People in Illinois have different types of property and have money in various types of accounts. They can use their property and money how they wish while they are living, but they cannot take it with them when they pass away. If people want to be able to control who receives their property after they pass away, they need to have a will properly executed before they die.
If people do not have a will prior to their death, their property will be distributed according to the intestate succession laws, whether people like them or not.
Intestate succession laws
According to Illinois law people’s property is distributed in the following manner if they do not have a will:
- If the person only has a spouse, the spouse receives everything.
- If the person has a spouse and children, the property is divided equally between the spouse and the children, who will receive their half of the property in equal shares.
- If there are only children, the entire amount of property is divided among the children equally.
- If the person does not have a spouse or children, the property is divided in equal shares between any parents, brothers and/or sisters of the deceased in equal shares.
- If there is no spouse, children, parents or siblings of the deceased, one-half will go to the maternal grandparents or their descendants (deceased’s uncles and aunts) and one-half to the paternal grandparents or their descendant’s.

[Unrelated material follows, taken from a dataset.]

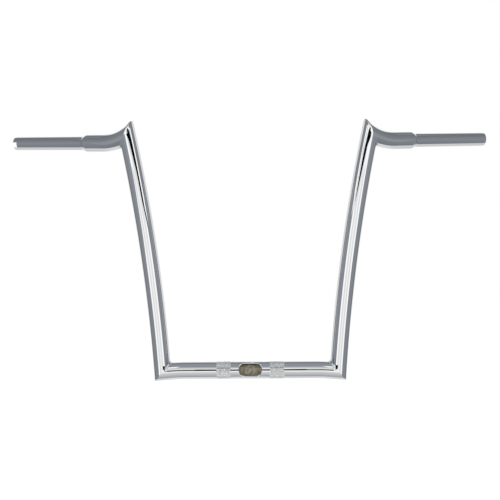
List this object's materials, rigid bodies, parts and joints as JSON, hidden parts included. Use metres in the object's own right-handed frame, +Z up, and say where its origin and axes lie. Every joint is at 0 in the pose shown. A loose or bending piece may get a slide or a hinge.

After that, if none of those individuals are alive, the next step is the great grandparents and their descendants. This not only becomes complicated but in many situations, people also do not want all of their property to go to these individuals for a variety of reasons.
That is why it is important for people in Illinois to go through the estate planning process while they have time. This is true even if people are younger as people have no idea when their time will come. Experienced attorneys understand how to craft an estate plan to meet the needs of people and may be able to guide one through the process.